Ann Arbor's market is being affected by both macro and
micro factors. Like farmers everywhere, growers are at the mercy of the weather--Kapnick Orchards' Scott Robertello says the very wet and chilly spring all but killed this year's peach crop. The long construction project on Fifth Ave. didn't help, and some sellers are disappointed that a long-anticipated but unexpectedly expensive heated building has not materialized.
Longtime vendors like Jan Upston bemoan the lifestyle changes that have cut into Wasem Fruit Farm's market sales. "We sold a lot more years ago, but now there's many places like Whole Foods and Plum Market with good-looking produce and prepared food people can just pick up," she says. And Ann Arborites "don't can and freeze like they used to. They ask what's a good variety for applesauce, and then they buy a quart. Who makes sauce with a quart of apples?"
Upston thinks a lack of drive-up parking at the Kerrytown-area market hurts sales. Flower grower Dennis Sparr agrees--and also points to competition from newer farmers markets nearby. "Every town has a market now," he says. Jae Gerhart, MSU Extension's local foods coordinator for Washtenaw County, says there are twelve different farmers market sites in the county, giving shoppers sixteen different options each week for times and places to visit one.
Ralph and Pat DeVulder, set up next to Dennis Sparr's sprawling presence at the southwest corner of the market, face the very real possibility of "aging out." Ralph learned farming from his parents and has been coming to the Ann Arbor market for thirty-nine years--but no succession plan has yet emerged for the eleven acres of rhubarb, herbs, and vegetables that he and Pat farm in Grass Lake. "None of our kids want to take it over," he says. "I don't blame them--they have good jobs. Farming can kick your butt. You have a bad year, and you need to have something in reserve to live on."
Getting established with such a reserve is just one of the things first-generation farmers struggle with. Nate Lada of Green Things Farm says he and wife Jill are putting a "high value on diversification, trying to figure out what we're good at."
They bought sixty-four acres in Ann Arbor Township in 2012, where they raise vegetables, flowers, and cattle. The land is in the Ann Arbor greenbelt, which, Nate says, "made it affordable instead of unaffordable." He says they've benefitted from "hard work and a network of like-minded new farmers" who work together to expand opportunities. They now sell a lot through the St. Joe's Farm Share.
While the Ann Arbor market "is still one of our largest sources of income," Lada says, "it has some serious challenges.
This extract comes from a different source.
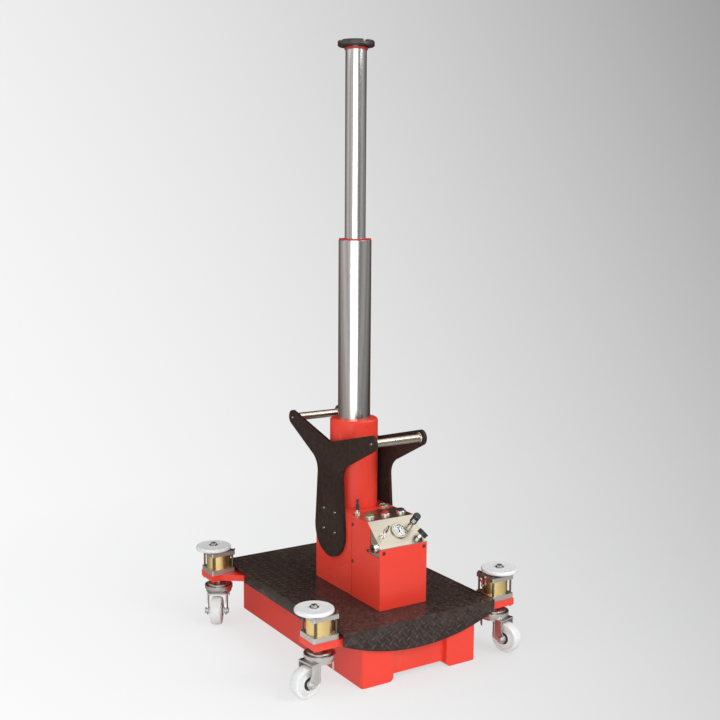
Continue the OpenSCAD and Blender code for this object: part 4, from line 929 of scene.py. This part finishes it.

Despite having accumulated nine years of seniority as a "daily vendor," he has not yet qualified for an annual permit. The "seniority-based system unduly affects the people most challenged," he says, and has complexity and nuances he still doesn't understand.
Ann Arbor's market also is unique statewide in requiring that everything sold there be locally produced by the vendors. That means no asparagus from Peru like you'll find at Detroit's Eastern Market, or even the "can't be produced in Michigan" crops sold at the Chelsea market, which Willette also manages.
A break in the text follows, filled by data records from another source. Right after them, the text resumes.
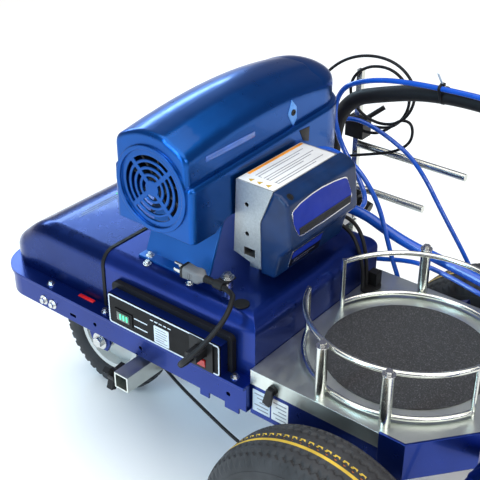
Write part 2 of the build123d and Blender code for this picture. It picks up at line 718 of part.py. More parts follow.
def crown(inset):
    """The shroud's arched upper body with its domed far end."""
    stations = [(SHROUD_NEAR + inset, 741), (-60, 758), (70, 764), (NOSE_X, CROWN_FAR)]
    body = loft([crown_section(x, top, inset) for x, top in stations])
    arch = crown_half(1, CROWN_FAR, inset)
    points = [(y - MOTOR_Y - 2, z) for y, z in arch]
    curve = Spline(points[::-1], tangents=[(1, 0), (0, -1)])
    sides = Polyline(points[0], (points[0][0], SHROUD_LOW), (0, SHROUD_LOW), points[-1])
    profile = Plane.XZ * make_face([curve, sides])
    dome = Pos(NOSE_X, MOTOR_Y + 2, 0) * revolve(profile, axis=Axis.Z)
    return body + dome


def ledge(inset):
    """The wider lower body, whose top edge stands out as a ledge along the crown."""
    half = LEDGE_HALF - inset
    near = SHROUD_NEAR + inset
    middle = (SHROUD_REAR + SHROUD_FRONT) / 2
    corner = 10 - inset
    outline = Polyline((NOSE_X - 4, middle + half), (near + corner, middle + half))
    rear = Polyline((near + corner, middle - half), (NOSE_X - 4, middle - half))
    end = Line((near, middle + half - corner), (near, middle - half + corner))
    front_turn = CenterArc((near + corner, middle + half - corner), corner, 90, 90)
    rear_turn = CenterArc((near + corner, middle - half + corner), corner, 180, 90)
    nose = CenterArc((NOSE_X - 4, middle), half, -90, 180)
    face = make_face([outline, front_turn, end, rear_turn, rear, nose])
    body = extrude(Plane.XY.offset(SHROUD_LOW) * face, 160, dir=(0, 0, 1))
    slope = [(near - 1, SHROUD_LOW - 1), (290, SHROUD_LOW - 1), (290, 689 - inset), (near - 1, 667 - inset)]
    body = body & front_prism(slope, 320, 515)
    rims = [edge for edge in body.edges() if edge.bounding_box().min.Z > 650 - inset]
    return fillet(rims, 8 - inset)


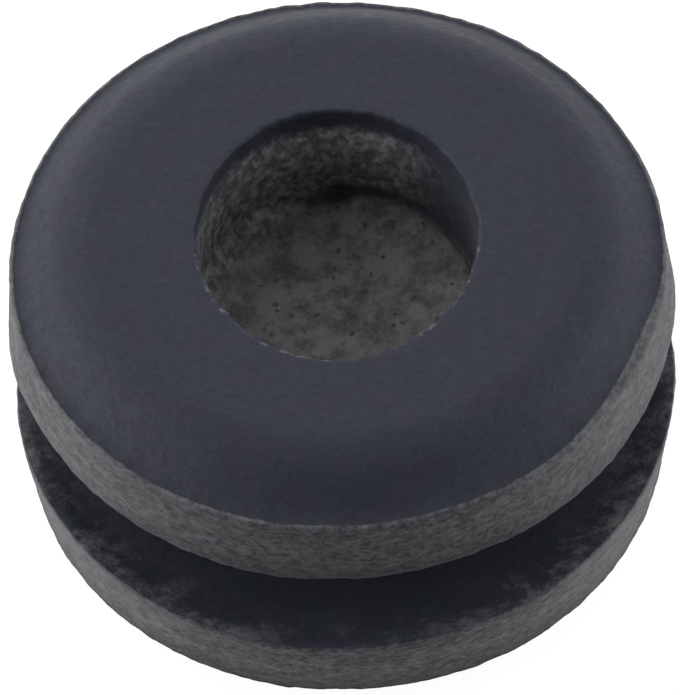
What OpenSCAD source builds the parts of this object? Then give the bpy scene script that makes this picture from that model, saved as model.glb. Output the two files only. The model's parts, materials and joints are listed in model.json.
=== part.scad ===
// Closed rubber grommet: one moulding with two round flanges, a groove between
// them that grips the edge of a panel hole, and a recess in each end. A web across
// the neck, between the recesses, closes the grommet until it is cut for a cable.
// Lengths are in millimetres. The grommet stands on its lower end face, its axis
// is Z, and the origin is the centre of that face.

/* [Flanges] */
// Diameter of both flanges over their outer bands
flange_diameter = 14; // [13:0.5:20]
// Height of the outer band on the upper flange
upper_band_height = 2; // [1.5:0.1:3]
// Height of the outer band on the lower flange
lower_band_height = 1.6; // [1.2:0.1:3]
// How far each band stands out past the shoulder beside it
band_step = 0.15; // [0.05:0.05:0.2]

/* [Shoulders] */
// Height of the slope from each band to the end face
shoulder_height = 1; // [0.9:0.1:1.2]
// Width of that slope, measured along the radius
shoulder_width = 1.15; // [0.8:0.05:1.4]
// Radius of the bend between the slope and the end face
shoulder_bend = 1.5; // [0.5:0.1:1.6]

/* [Panel groove] */
// Width of the groove, which is the thickness of panel it takes
groove_width = 2.4; // [1.6:0.1:4]
// Diameter of the neck at the bottom of the groove
neck_diameter = 10; // [8:0.5:11]

/* [Recesses and web] */
// Diameter of the recess in each end
recess_diameter = 6; // [4:0.5:6.5]
// Depth of the upper recess, from the upper end face to the web
upper_recess_depth = 3; // [1.5:0.1:3.2]
// Thickness of the web between the two recesses
web_thickness = 2.4; // [1:0.1:2.4]
// Radius of the rounded edge around the mouth of each recess
mouth_radius = 0.1; // [0.1:0.05:0.4]

/* [Hidden] */
$fn = 96;

// Overlap that lets a cutter run past the surface it cuts
cut_margin = 0.5;

flange_radius = flange_diameter / 2;
neck_radius = neck_diameter / 2;
recess_radius = recess_diameter / 2;

// Heights above the lower end face, from the bottom up
lower_band_bottom = shoulder_height;
groove_bottom = lower_band_bottom + lower_band_height;
groove_top = groove_bottom + groove_width;
upper_band_top = groove_top + upper_band_height;
total_height = upper_band_top + shoulder_height;
web_top = total_height - upper_recess_depth;
web_bottom = web_top - web_thickness;

// The slope of a shoulder runs from slope_radius, beside the band, in to
// end_face_radius. The bend that replaces the corner there starts bend_reach
// away from the corner, on the end face and on the slope.
slope_radius = flange_radius - band_step;
end_face_radius = slope_radius - shoulder_width;
slope_angle = atan2(shoulder_height, shoulder_width);
bend_reach = shoulder_bend * tan(slope_angle / 2);

// Half section of a flange and its shoulder, with its outer band starting at
// z = 0 and its end face above
module flange_section(band_height) {
    end_face = band_height + shoulder_height;
    difference() {
        polygon([
            [0, 0],
            [flange_radius, 0],
            [flange_radius, band_height],
            [slope_radius, band_height],
            [end_face_radius, end_face],
            [0, end_face]
        ]);
        translate([end_face_radius, end_face]) shoulder_corner();
        translate([recess_radius, end_face]) mouth_corner();
    }
}

// What the bend takes off the corner between the end face and the slope
module shoulder_corner() {
    difference() {
        polygon([
            [-bend_reach, 0],
            [-bend_reach, cut_margin],
            [bend_reach, cut_margin],
            [bend_reach * cos(slope_angle), -bend_reach * sin(slope_angle)]
        ]);
        translate([-bend_reach, -shoulder_bend]) circle(r = shoulder_bend);
    }
}

// What the rounded edge takes off the corner between the end face and a recess
module mouth_corner() {
    difference() {
        translate([-cut_margin, -mouth_radius])
            square([cut_margin + mouth_radius, mouth_radius + cut_margin]);
        translate([mouth_radius, -mouth_radius]) circle(r = mouth_radius);
    }
}

// Half section of the whole grommet, from the axis outwards
module grommet_section() {
    difference() {
        union() {
            translate([0, groove_top]) flange_section(upper_band_height);
            translate([0, groove_bottom]) mirror([0, 1]) flange_section(lower_band_height);
            translate([0, lower_band_bottom])
                square([neck_radius, upper_band_top - lower_band_bottom]);
        }
        translate([-cut_margin, web_top])
            square([cut_margin + recess_radius, upper_recess_depth + cut_margin]);
        translate([-cut_margin, -cut_margin])
            square([cut_margin + recess_radius, web_bottom + cut_margin]);
    }
}

// The grommet, moulded in one piece
module grommet() {
    color("#3c3e46") rotate_extrude() grommet_section();
}

grommet();
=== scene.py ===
"""Closed rubber grommet with a plain studio, laid out as a Blender add-on and run as a script.

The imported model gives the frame, the outer size and the mounts. The grommet is modelled on the
same section, with what its moulding and trimming leave on it: bands that stand proud with a rough,
wandering edge, frayed mouths, stippled recess walls and a pitted web. All lengths are in metres.
"""

import json
import math
from collections import namedtuple

import bmesh
import bpy
from bpy.props import FloatProperty, FloatVectorProperty, IntProperty, PointerProperty
from mathutils import Matrix, Vector, noise


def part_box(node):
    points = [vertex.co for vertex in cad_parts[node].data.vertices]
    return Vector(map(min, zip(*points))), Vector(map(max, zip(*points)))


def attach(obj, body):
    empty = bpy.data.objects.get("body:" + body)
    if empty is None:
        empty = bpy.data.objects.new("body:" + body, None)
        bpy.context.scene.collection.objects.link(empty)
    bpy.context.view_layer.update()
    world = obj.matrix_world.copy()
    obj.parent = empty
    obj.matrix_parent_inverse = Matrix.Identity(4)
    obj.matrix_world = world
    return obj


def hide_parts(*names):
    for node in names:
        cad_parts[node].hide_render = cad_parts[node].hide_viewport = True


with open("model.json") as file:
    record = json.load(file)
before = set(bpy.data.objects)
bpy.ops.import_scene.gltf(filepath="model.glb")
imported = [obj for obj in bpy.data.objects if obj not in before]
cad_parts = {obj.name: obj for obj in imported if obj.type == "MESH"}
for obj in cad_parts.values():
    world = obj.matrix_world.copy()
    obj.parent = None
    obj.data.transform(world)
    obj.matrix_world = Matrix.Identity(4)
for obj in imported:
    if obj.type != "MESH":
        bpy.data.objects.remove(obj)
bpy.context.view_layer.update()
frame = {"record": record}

bl_info = {
    "name": "Rubber grommet",
    "version": (1, 0, 0),
    "blender": (4, 5, 0),
    "location": "3D View > Sidebar > Grommet",
    "description": "Models a closed rubber grommet and a plain studio around it",
    "category": "Add Mesh",
}

MM = 0.001
NODE = "grommet"
BODY = "root"
PIECE = "grommet_moulding"

MOUNTS = {mount["name"]: mount for mount in frame["record"]["mounts"]}
TOP_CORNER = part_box(NODE)[1]

# The rounded edge at the mouth of each recess, which the length of its mount leaves out
MOUTH_RADIUS = 0.1 * MM

# Play in the tests that tell one face of the section from the next
SLACK = 0.01 * MM


def mount_size(mount, key):
    """A mount's size in metres."""
    return MOUNTS[mount]["dims"][key] * MM


def length(name, description, default):
    """A length that the user can set."""
    return FloatProperty(
        name=name, description=description, default=default, min=0.0, precision=6, unit="LENGTH"
    )


def number(name, description, default, unit="NONE"):
    """A number that the user can set."""
    return FloatProperty(name=name, description=description, default=default, min=0.0, unit=unit)


def angle(name, description, degrees):
    """An angle that the user can set."""
    return FloatProperty(
        name=name, description=description, default=math.radians(degrees), unit="ROTATION"
    )


def offset(name, description, default):
    """A place or a move that the user can set."""
    return FloatVectorProperty(
        name=name, description=description, default=default, precision=6, unit="LENGTH"
    )


def colour(name, description, default):
    """A linear colour that the user can set."""
    return FloatVectorProperty(
        name=name, description=description, default=default, min=0.0, max=1.0, subtype="COLOR", size=3
    )


class GrommetSizes(bpy.types.PropertyGroup):
    """The section of the grommet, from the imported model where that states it."""

    flange_radius: length("Flange radius", "Radius over the outer bands", TOP_CORNER.x)
    height: length("Height", "From the lower end face to the upper", TOP_CORNER.z)
    neck_radius: length(
        "Neck radius", "Radius at the bottom of the groove", mount_size("panel_groove", "r_mm")
    )
    groove_middle: length(
        "Groove middle", "Height of the groove's middle plane", MOUNTS["panel_groove"]["pos_m"][2]
    )
    groove_width: length(
        "Groove width", "Thickness of panel it takes", mount_size("panel_groove", "length_mm")
    )
    recess_radius: length(
        "Recess radius", "Radius of both recesses", mount_size("upper_recess", "r_mm")
    )
    upper_depth: length(
        "Upper recess depth",
        "From the upper end face to the web",
        mount_size("upper_recess", "length_mm") + MOUTH_RADIUS,
    )
    lower_depth: length(
        "Lower recess depth",
        "From the lower end face to the web",
        mount_size("lower_recess", "length_mm") + MOUTH_RADIUS,
    )
    mouth_radius: length("Mouth radius", "Rounded edge of each recess", MOUTH_RADIUS)
    shoulder_height: length("Shoulder height", "From a band up to the end face", 1.0 * MM)
    shoulder_width: length("Shoulder width", "Width of the slope along the radius", 1.15 * MM)
    shoulder_bend: length("Shoulder bend", "Bend from the slope to the end face", 1.5 * MM)
    band_step: length("Band step", "How far a band stands out past its shoulder", 0.15 * MM)
    band_draft: length(
        "Band draft", "How far the lower band narrows towards its shoulder", 0.24 * MM
    )
    lip_radius: length("Lip radius", "Rounding of a band's edge at its shoulder", 0.05 * MM)
    worn_radius: length("Worn radius", "Rounding of a band's edge at the groove", 0.28 * MM)
    crisp_radius: length("Crisp radius", "Rounding of the lower band's upper edge", 0.06 * MM)
    root_radius: length("Root radius", "Rounding of the inner corners", 0.1 * MM)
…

With many sources for fresh food, "the number of farmers markets nationwide has peaked," says Kathy Sample, cofounder of the Argus Farm Stops (which celebrate their fifth anniversary August 17 at the Liberty St. store). But Sample says Willette is "doing a great job of being aware of the transitions and is adding new farms."
As the market prepares to celebrate its "100th Birthday Bash" on August 17 (see Events), it's interesting to note that controversy and change have been part of the enterprise since before day one. The market was started in May 1919 by women's organizations that wanted to cut food costs by eliminating the middleman. Though grocers fought the idea, the city allowed farmers to sell from their horse-drawn wagons at Huron and Main. In the 1930s, the current site--a former lumberyard--was donated to the city. The sheds were designed and built by the WPA from 1938 to1940.
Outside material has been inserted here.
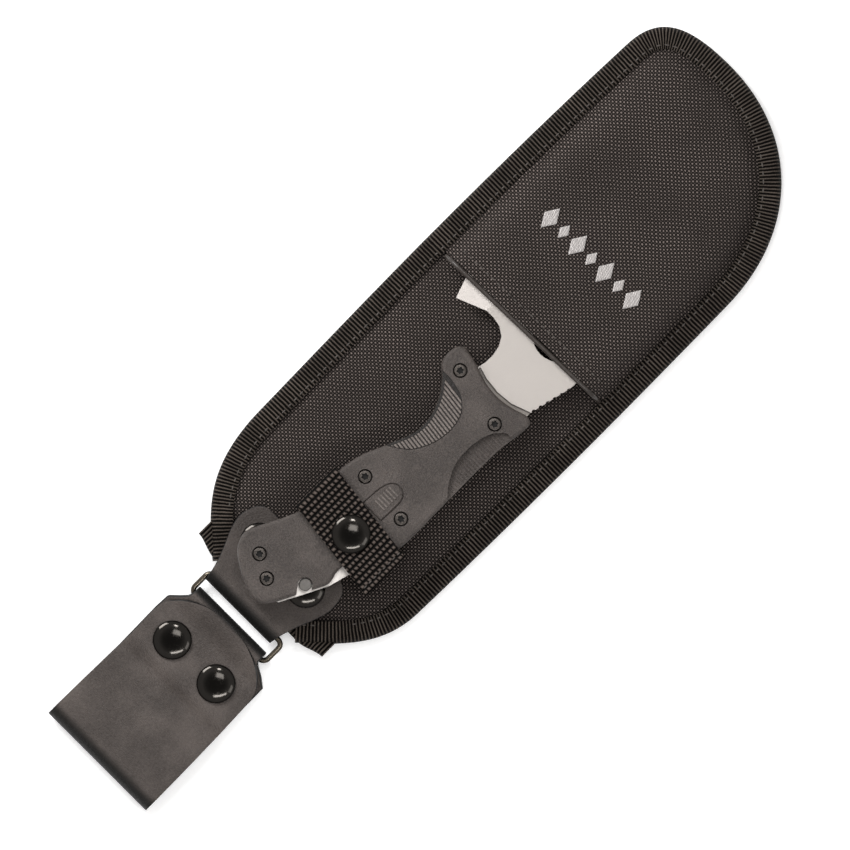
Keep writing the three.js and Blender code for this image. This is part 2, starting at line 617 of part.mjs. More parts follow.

MSU's Gerhart sees southeast Michigan as "a current hotbed for local food outlets, with educated consumers and new farmers." She says succession planning for older farmers is a problem that is being worked on, and she is encouraged for the future and "an industry stronger for its diversity."
Meanwhile, seventy-one-year-old Ralph DeVulder, despite a lack of firm plans for his own land, seems optimistic about the future of collaborations between generations. "I am always interested in how new and old ways can be incorporated. They'll learn like I did to crawl before you walk, and to walk before you run."
Ann Arbor Farmers Market, 315 Detroit St. Sat. 7 a.m.-3 p.m. year-round, Wed. 7 a.m.-3 p.m. May-Dec.